My wife, who is well-bred, saw it somewhat differently. "Your grade is a B-. You had an easy crowd and you still made a few mistakes. There was no reason for you to make any mistakes given the ease of the group, and the fact that you didn't have any weird competitive feelings about any of them. When you're feeling weird and competitive, you do your dry drunk thing. You insist that we should all discuss Muriel Spark, and then you give us a lecture. I remember you telling me that time that you didn't feel that the group was intellectual enough and you wanted to yank it up by its bootstraps. I don't think you can yank up a social Saturday night party into an intellectual gathering.
"You get points for trying to flow with the crowd and not trying to convert anybody in that rubelike unsophisticated way. You didn't say anything weirdly sexual. You don't get points for that, but you don't get any points off for that. You get the B for actually trying to be in the situation, trying to be In Rome. You never usually do that. But the reason it's a B-, you didn't really contribute, you tried to be right on the edge with some of your announcements. Do you understand what it means to sing for your supper? That doesn't mean you stand up and perform and speechify, it means you're in the choir, and you go along with the chorus."
Huh. Good advice. Keep you posted...
I don't fully understand why I reached for a 3-by-5 card from a nearby drawer, during a dinner my wife and I had for an old friend, Friday night, and scratched down a few notes at the table about the subjects we hadn't covered in the conversation I still wanted to get to. My wife was upset with me later, for speechmaking and not being in the flow of the conversation. I used to be able to think that our difference over this type of behavior was cultural, having to do with my being Jewish (unacculturated) and my wife a WASP (well-bred), but whatever the reason it feels like I've hit bottom on this, it's not working, and I better learn how to socialize (at 50oy). My wife has been talking to me about this for years, but it's a sad truth about marriage that sometimes it takes an outsider to say something to make the light go on. My editor commented last week, when I was visiting him, that I had an adolescent relationship with my parents. For the next ten minutes we talked about other stuff and I didn't hear what he was saying, thinking about his comment, and I returned to it, and he elaborated somewhat. He's intuitive and oracular; you take what glints you get and study them later. I think that really got to me, I thought, he's right. We have another dinner party tonight, and I asked my wife, What is the standard? She said, "Be natural, but not make anyone feel uncomfortable." I'll let you know how I do.
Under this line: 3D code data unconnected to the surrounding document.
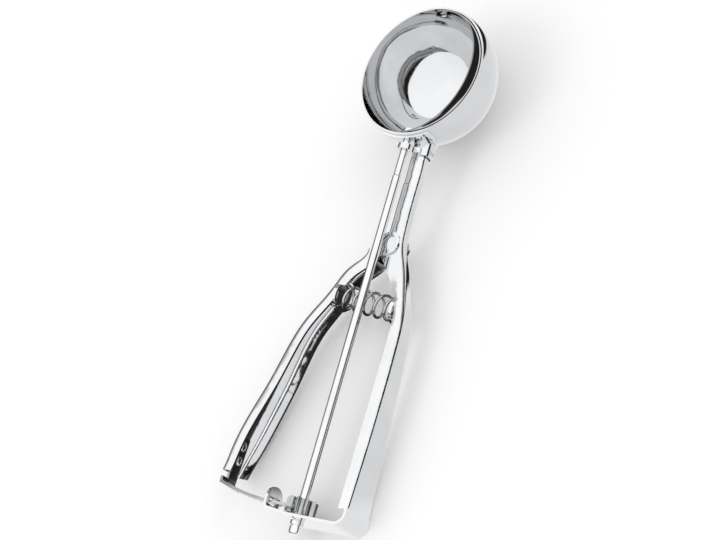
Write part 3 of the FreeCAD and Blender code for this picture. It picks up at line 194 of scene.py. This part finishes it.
# Materials
def new_material(name, colour, metal, rough):
    material = bpy.data.materials.new(name)
    material.use_nodes = True
    shader = material.node_tree.nodes["Principled BSDF"]
    shader.inputs["Base Color"].default_value = (*colour, 1.0)
    shader.inputs["Metallic"].default_value = metal
    shader.inputs["Roughness"].default_value = rough
    return material, material.node_tree, shader


def noise(tree, scale, detail, stretch=(1, 1, 1)):
    """Noise on the piece's own coordinates, stretched along the way it was worked."""
    place = tree.nodes.new("ShaderNodeTexCoord")
    mapping = tree.nodes.new("ShaderNodeMapping")
    mapping.inputs["Scale"].default_value = stretch
    grain = tree.nodes.new("ShaderNodeTexNoise")
    grain.inputs["Scale"].default_value = scale
    grain.inputs["Detail"].default_value = detail
    tree.links.new(place.outputs["Object"], mapping.inputs["Vector"])
    tree.links.new(mapping.outputs["Vector"], grain.inputs["Vector"])
    return grain.outputs["Fac"]


def bump(tree, shader, height, strength, distance):
    raised = tree.nodes.new("ShaderNodeBump")
    raised.inputs["Strength"].default_value = strength
    raised.inputs["Distance"].default_value = distance
    tree.links.new(height, raised.inputs["Height"])
    tree.links.new(raised.outputs["Normal"], shader.inputs["Normal"])


CLOUD_SCALE, CLOUD_DETAIL = 45.0, 3.0
MARK_DETAIL = 6.0
WAVE_SCALE, WAVE_DETAIL, WAVE_STRENGTH = 55.0, 1.5, 0.35


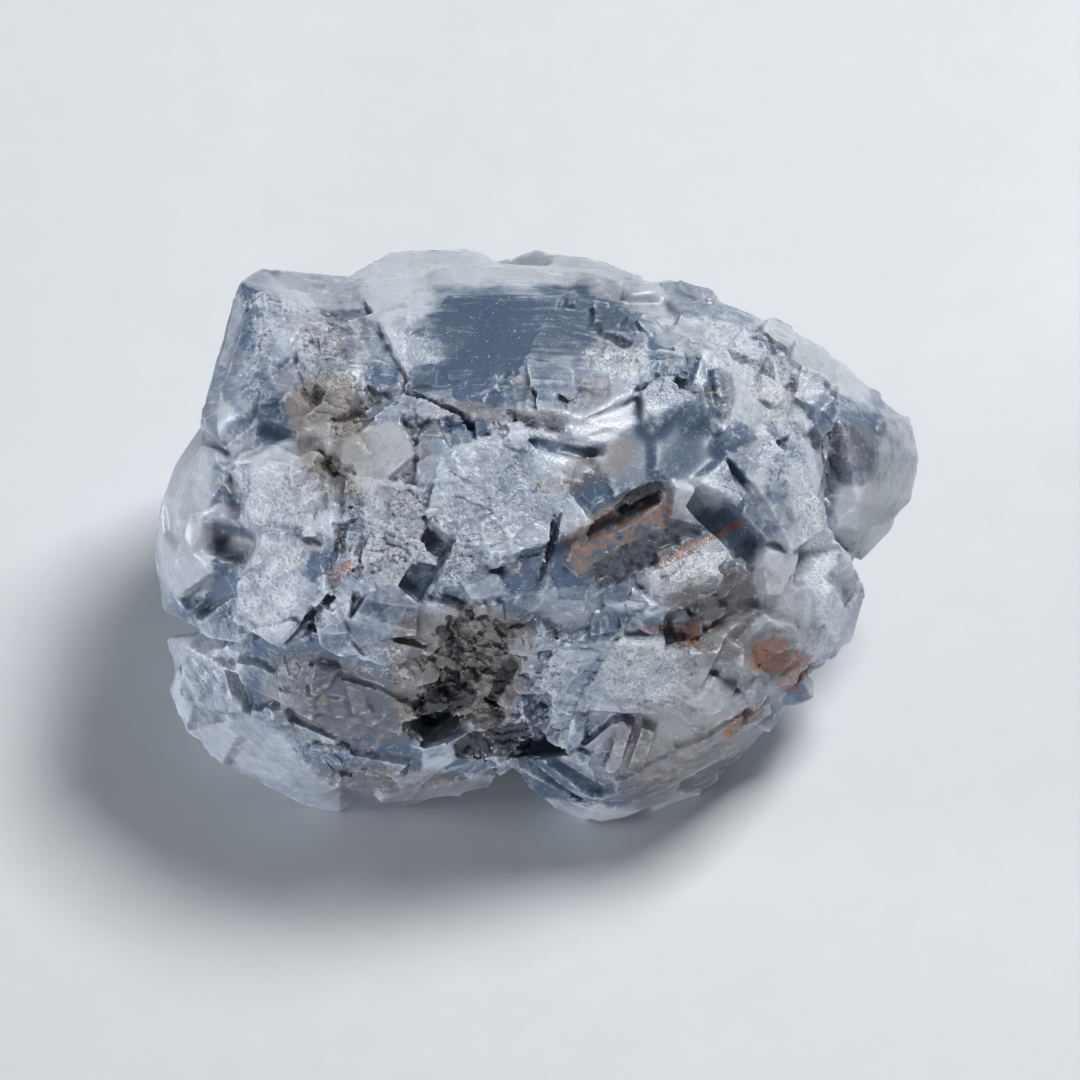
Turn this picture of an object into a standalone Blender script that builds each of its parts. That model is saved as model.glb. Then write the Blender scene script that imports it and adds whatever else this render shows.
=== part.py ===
"""Blue calcite, one broken lump about 70 mm across that rests on a flat broken face.

The lump is laid out in the plane of the view that shows its best side. Every place is
(right, up, out) in millimetres, where out points at the viewer. The finished lump is then
tipped back to the height of that view, and its foot is cut off flat.
"""

import math
import random
from collections import namedtuple

import bmesh
import bpy
from mathutils import Matrix, Vector
from mathutils.bvhtree import BVHTree

NODE = "blue_calcite"
MM = 0.001
VIEW_HEIGHT_DEG = 55
FOOT_DROP = 21.8

# Calcite breaks into blocks whose faces meet at 75 and 105 degrees.
CLEAVAGE_SKEW_DEG = 15

# The great lumps that have grown together, each the smallest solid round its corners.
LUMPS = {
    "left_peak": [
        (-27.4, 23.6, 0), (-25.4, 24.8, -1), (-22.5, 24.0, -2), (-15.0, 23.8, -1),
        (-29.2, 16.0, 3), (-31.0, 10.5, 2), (-24.6, 13.0, 9), (-14.5, 16.0, 9),
        (-17.0, 8.0, 13), (-26.0, 6.0, 9), (-27.0, 19.0, -13), (-20.0, 20.0, -17),
        (-30.0, 6.0, -14), (-16.0, 8.0, -20),
    ],
    "left_bulge": [
        (-30.6, 11.0, -2), (-33.2, 7.0, 0), (-34.8, 3.0, -2), (-35.2, -1.5, -4),
        (-34.4, -6.5, -4), (-31.0, 6.0, 6), (-31.5, -3.0, 6), (-23.0, 7.0, 12),
        (-22.0, -4.0, 13), (-29.0, -9.0, 4), (-12.0, 2.0, 16), (-12.0, -8.0, 15),
        (-32.0, 5.0, -15), (-30.0, -6.0, -17), (-18.0, 4.0, -28), (-12.0, -6.0, -24),
    ],
    "left_foot": [
        (-34.2, -9.0, -5), (-33.2, -14.0, -5), (-31.8, -17.5, -6), (-27.4, -21.6, -7),
        (-22.0, -24.3, -9), (-18.5, -25.6, -10), (-12.5, -24.6, -9), (-6.0, -22.4, -6),
        (-3.0, -20.8, -6), (-29.5, -10.0, 4), (-26.0, -16.0, 2), (-18.0, -20.5, 1),
        (-9.0, -19.5, 2), (-22.0, -8.0, 11), (-12.0, -10.0, 13), (-5.0, -12.0, 9),
        (-28.0, -12.0, -17), (-18.0, -19.0, -14), (-4.0, -14.0, -17), (-14.0, -4.0, -26),
    ],
    "top_slab": [
        (-17.5, 24.0, -2), (-14.6, 26.0, -4), (-12.2, 26.7, -5), (-9.0, 25.9, -4),
        (0.0, 26.8, -6), (5.8, 25.6, -5), (9.4, 24.2, -4), (10.4, 23.0, -2),
        (-14.0, 19.0, 8), (-10.0, 11.0, 13), (0.0, 10.0, 14), (9.0, 14.0, 11),
        (8.0, 20.0, 6), (-4.0, 22.5, 4), (-12.0, 22.0, -15), (6.0, 21.0, -17),
        (-6.0, 10.0, -32), (8.0, 10.0, -29), (-14.0, 10.0, -28),
    ],
    "right_shoulder": [
        (9.6, 23.2, -3), (16.5, 22.3, -4), (21.0, 20.3, -5), (25.8, 17.9, -6),
        (28.4, 15.4, -6), (10.0, 15.0, 11), (17.0, 15.5, 8), (23.0, 12.0, 6),
        (25.0, 4.0, 6), (19.0, 4.0, 11), (10.0, 6.0, 15), (24.0, -4.0, 5),
        (25.0, 12.0, -17), (14.0, 18.0, -18), (26.0, 2.0, -17), (18.0, 6.0, -26),
        (10.0, 8.0, -29),
    ],
    "right_lobe": [
        (27.4, 16.6, -6), (30.4, 14.0, -7), (33.5, 11.2, -8), (35.0, 7.8, -9),
        (34.3, 3.8, -9), (32.2, 1.6, -9), (29.6, -1.2, -8), (27.0, 12.0, 2),
        (30.5, 8.0, 1), (29.0, 3.0, 2), (25.0, 0.0, 0), (30.5, 9.0, -15),
        (30.5, 4.0, -15), (24.0, 2.0, -14),
    ],
    "heart": [
        (-25.0, 9.0, 8), (-23.0, -8.0, 8), (-14.0, -16.0, 5), (0.0, -17.0, 5),
        (14.0, -13.0, 6), (22.0, -3.0, 5), (22.0, 8.0, 6), (16.0, 16.0, 5),
        (0.0, 19.0, 5), (-14.0, 18.0, 6), (-14.0, 9.0, 14), (-4.0, 9.0, 15.5),
        (4.0, 6.0, 16), (-13.0, -3.0, 16.5), (-4.0, -5.0, 17), (4.0, -4.0, 15.5),
        (11.0, 5.0, 14), (-25.0, 0.0, -20), (-14.0, -9.0, -22), (12.0, -9.0, -21),
        (-12.0, 0.0, -29), (11.0, -1.0, -28), (21.0, 2.0, -18), (17.0, 14.0, -16),
        (0.0, 18.0, -22), (-17.0, 15.0, -18), (-10.0, 9.0, -34), (9.0, 9.0, -33),
    ],
    "right_foot": [
        (28.6, -1.0, -5), (29.2, -5.4, -6), (28.4, -8.0, -6), (27.4, -11.0, -7),
        (24.0, -14.2, -8), (18.8, -19.4, -9), (16.0, -22.4, -10), (9.4, -26.0, -11),
        (6.0, -26.7, -11), (3.6, -25.6, -10), (-1.2, -21.6, -6), (25.5, -2.0, 4),
        (23.0, -10.0, 3), (15.0, -17.0, 3), (6.0, -22.5, 0), (0.0, -18.5, 1),
        (14.0, 0.0, 12), (15.0, -10.0, 8), (3.0, -12.0, 9), (2.0, -2.0, 14),
        (24.0, -7.0, -16), (13.0, -17.0, -17), (4.0, -20.0, -16), (14.0, -4.0, -24),
        (0.0, -10.0, -20),
    ],
}

# A block or a cut is set on the lump's own slope. face_right and face_up turn its face from
# that slope, in degrees, and turn spins it in its own plane.
Block = namedtuple("Block", "right up proud length width turn face_right face_up deep")

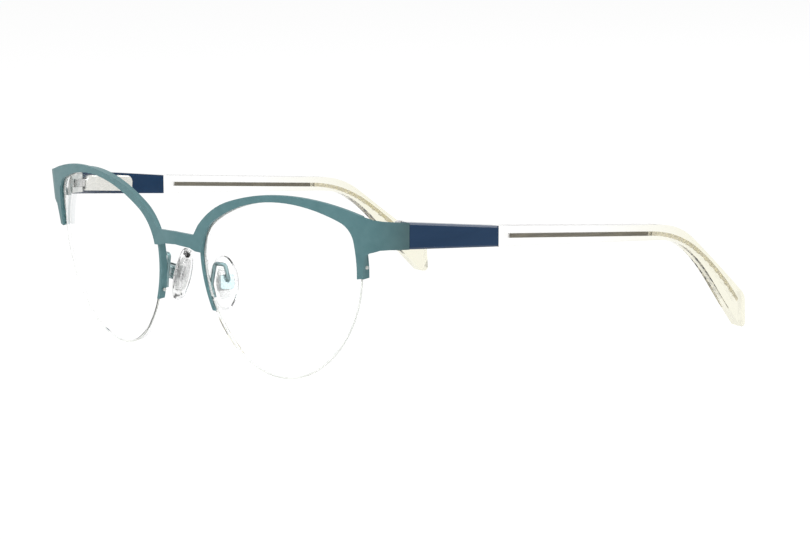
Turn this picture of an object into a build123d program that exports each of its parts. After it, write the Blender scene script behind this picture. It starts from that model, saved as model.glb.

I love Professor Juan Cole's site. He's been a leading voice against the Iraq war, he knows what he's talking about and he writes with sympathy for the Arab world from the standpoint of an international American who cherishes America's best interests. I trust his judgment.
But Cole is doing himself a disservice by getting so worked up about Christopher Hitchens's quotation of his statements about Iran on a listserv, a statement Cole thought to be private. Lately Cole has published his petulant emails to Jacob Weisberg, the editor of Slate (who brushed him off coolly and correctly). One claim Cole makes is that he was going to publish the statement himself, and Hitchens scooped him, and illegally and unethically deprived him of the value of his work. Yes, Hitchens scooped him, but I don't buy all the violations. I give Cole great credit for the lines that Hitchens printed (and attacked). I will look forward to what Cole has to say at greater length on the question. I think a lot more people will now be tuned to Cole, a good thing indeed. And how much money was he really going to make off these ideas? He says the listserv was a "small" group. How small? And what has Cole done about the real violation, the colleague who emailed his stuff to Hitchens. Give us some facts.
I generally can't stand Hitchens. I think he masks weak and sometimes vicious arguments on the war and related issues with tangential bloviations, self-satisfied turns of phrase and a grandiosity that yes, does seem vinous. On this matter, though, he's right. Someone leaked this stuff to him, he found it interesting and important. Go with it. And no, he doesn't have to call Cole for comment, as Cole demands.
If an idea is so important to you, any journalist will tell youkeep it close to the vest. That's the bottom line here: Cole has a lot to learn more about journalism.
P.S. And another lesson, Cole sent one angry email to Weisberg at 12:31 a.m., per the date stamp. Always a bad idea.
On Imus in the Morning today, Howard Fineman went after Imus for failing to promote hs friend Jonathan Alter's book about the first 100 days of the Roosevelt presidency. Then as Imus came back at him, Fineman admitted that he hadn't read the book. This used to be called the Old Boy Network. Don't these guys have better things to talk about on national television?